Jacques Audiard’s Dheepan, Cannes Festival’s 2015 Palme d’Or winner, is Finally coming out in North America.
Dheepan is a Tamil freedom fighter from Sri Lanka who flees the civil war and goes to France, taking with him a woman and a little girl posing as his family, in order to claim asylum. Finding an apartment and a job in a tough parisian suburb, he works to build a new life but the daily violence surrounding them forces him to reconnect with warrior instincts to protect those he wishes to become his kin.
Since his 1994 powerful debut, See How They Fall (Regarde les Hommes Tomber), writer-director Audiard has an impressive and unique award winning resume. With Dheepan we get all of his strong usual signature, deeply rooted within the codes of film genres, like Film Noir for instance, but within a contain dramatic use of contemporary settings we usually see in social or political dramas. This kind of cleverly made opportunism made it, in some circles, falsely dubbed as a Right-wing propaganda disguised as a “social film”, which is ridiculous.

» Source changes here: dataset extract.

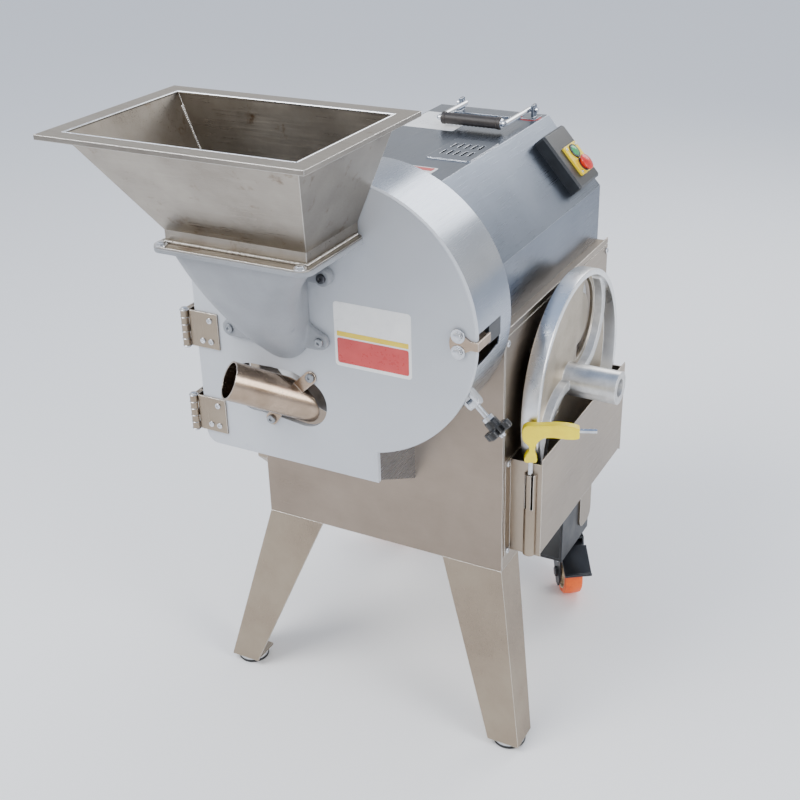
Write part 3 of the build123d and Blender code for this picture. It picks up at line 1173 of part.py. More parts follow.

The truth is Audiard is a gifted filmmaker in every aspect of filmmaking and a great storyteller without any false notes. He is capable of artistic achievement within the boundaries of what’s usually appealing to audiences by combining contemporary dramatic subject with edgy clever twists. It is precisely this combination that makes his personal signature. As always it is well written and the whole Build up of what is in fact a vengeance movie is smart. Audiard and co-writer Thomas Bidegain deliberately self contained in the first part, evolve to take us exactly where Audiard wants us to go by carefully handling the outcome. Their display of timing, where they obviously know when it is acceptable to over doing it, is first class popular cinema writing. Some colleagues told me about the epilogue (and I won’t spoil it here)that they hated it, but again it’s plain logic regarding Audiard 25 years of using the codes of film genres. It’s film making so much in control of his trade that you get the impression that what was in his head is exactly what came to life on screen. Also, because some filmmakers nowadays have the best intentions or something dramatic to expose we close our eyes on a lot of improvised and amateur-like material. But Audiard is always deeply in control of all the technical aspects that match his ambitions. Great editor Juliette Welfing is back and the continuity linking this film to the others he made is intact. Also impressive is the welcoming of fresh new talents, namely composer Nicolas Jaar (replacing longtime collaborator Alexandre Desplats who probably has too many engagements in Hollywood) and cinematographer Eponine Momenceau. They are in with impressive work and in both case for a first time feature.
To top all this, as if it wasn’t enough, his trio of comedians are also great newcomers. Jesuthasan Antonythasan- Kalieaswari Srinivasan –Claudine Vinasithamby with a combined filmography next to nothing (Anthonythasan appeared briefly in an indian film) are part of a very strong casting.
Dheepan is simply another great film by a great filmmaker.